Challenge ::
Locate the line containing "Keep writing the OpenSCAD" in the data below. Reproduce it and every following line up to the end, exactly as given.

Listing ::
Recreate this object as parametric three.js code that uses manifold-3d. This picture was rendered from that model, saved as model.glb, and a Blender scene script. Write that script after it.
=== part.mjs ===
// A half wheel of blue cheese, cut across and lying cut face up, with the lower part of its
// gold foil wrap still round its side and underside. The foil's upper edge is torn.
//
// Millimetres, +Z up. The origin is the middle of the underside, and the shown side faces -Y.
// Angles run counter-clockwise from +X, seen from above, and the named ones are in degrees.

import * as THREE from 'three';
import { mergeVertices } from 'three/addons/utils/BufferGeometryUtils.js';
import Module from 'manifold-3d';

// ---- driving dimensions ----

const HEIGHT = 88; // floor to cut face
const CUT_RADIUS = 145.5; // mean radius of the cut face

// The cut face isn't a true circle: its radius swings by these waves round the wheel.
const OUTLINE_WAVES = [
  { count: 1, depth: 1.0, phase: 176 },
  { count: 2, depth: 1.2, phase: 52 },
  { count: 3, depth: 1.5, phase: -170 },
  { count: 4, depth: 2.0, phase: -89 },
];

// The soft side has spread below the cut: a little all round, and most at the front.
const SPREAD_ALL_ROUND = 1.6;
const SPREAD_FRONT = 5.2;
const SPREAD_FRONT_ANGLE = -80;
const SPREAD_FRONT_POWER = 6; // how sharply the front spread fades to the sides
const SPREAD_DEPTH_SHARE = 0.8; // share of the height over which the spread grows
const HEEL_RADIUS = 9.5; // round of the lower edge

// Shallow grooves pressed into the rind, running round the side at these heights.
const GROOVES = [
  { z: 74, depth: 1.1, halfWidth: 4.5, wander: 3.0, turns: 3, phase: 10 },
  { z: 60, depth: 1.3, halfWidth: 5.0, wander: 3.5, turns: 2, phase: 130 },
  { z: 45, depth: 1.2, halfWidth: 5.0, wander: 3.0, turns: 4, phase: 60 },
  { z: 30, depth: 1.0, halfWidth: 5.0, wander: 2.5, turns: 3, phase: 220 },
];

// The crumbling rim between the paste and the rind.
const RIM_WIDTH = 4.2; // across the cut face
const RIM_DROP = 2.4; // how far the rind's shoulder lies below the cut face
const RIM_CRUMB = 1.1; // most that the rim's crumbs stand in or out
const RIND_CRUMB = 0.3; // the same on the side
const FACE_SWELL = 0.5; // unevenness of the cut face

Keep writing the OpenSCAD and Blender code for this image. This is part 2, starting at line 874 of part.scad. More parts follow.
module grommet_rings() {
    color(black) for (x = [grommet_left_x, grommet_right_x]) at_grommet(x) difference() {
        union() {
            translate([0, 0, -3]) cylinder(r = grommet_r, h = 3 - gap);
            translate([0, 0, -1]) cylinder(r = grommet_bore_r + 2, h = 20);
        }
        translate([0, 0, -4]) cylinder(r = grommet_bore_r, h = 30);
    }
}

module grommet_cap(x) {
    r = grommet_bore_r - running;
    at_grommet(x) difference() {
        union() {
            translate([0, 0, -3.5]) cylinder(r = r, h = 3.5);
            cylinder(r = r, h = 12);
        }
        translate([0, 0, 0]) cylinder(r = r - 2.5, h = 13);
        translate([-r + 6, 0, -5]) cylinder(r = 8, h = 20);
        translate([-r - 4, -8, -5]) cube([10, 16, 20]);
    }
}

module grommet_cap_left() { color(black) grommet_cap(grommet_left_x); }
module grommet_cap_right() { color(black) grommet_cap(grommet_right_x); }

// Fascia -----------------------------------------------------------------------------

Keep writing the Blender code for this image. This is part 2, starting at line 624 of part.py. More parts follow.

Solution to this problem ::
Keep writing the OpenSCAD and Blender code for this image. This is part 2, starting at line 874 of part.scad. More parts follow.
module grommet_rings() {
    color(black) for (x = [grommet_left_x, grommet_right_x]) at_grommet(x) difference() {
        union() {
            translate([0, 0, -3]) cylinder(r = grommet_r, h = 3 - gap);
            translate([0, 0, -1]) cylinder(r = grommet_bore_r + 2, h = 20);
        }
        translate([0, 0, -4]) cylinder(r = grommet_bore_r, h = 30);
    }
}

module grommet_cap(x) {
    r = grommet_bore_r - running;
    at_grommet(x) difference() {
        union() {
            translate([0, 0, -3.5]) cylinder(r = r, h = 3.5);
            cylinder(r = r, h = 12);
        }
        translate([0, 0, 0]) cylinder(r = r - 2.5, h = 13);
        translate([-r + 6, 0, -5]) cylinder(r = 8, h = 20);
        translate([-r - 4, -8, -5]) cube([10, 16, 20]);
    }
}

module grommet_cap_left() { color(black) grommet_cap(grommet_left_x); }
module grommet_cap_right() { color(black) grommet_cap(grommet_right_x); }

// Fascia -----------------------------------------------------------------------------

Keep writing the Blender code for this image. This is part 2, starting at line 624 of part.py. More parts follow.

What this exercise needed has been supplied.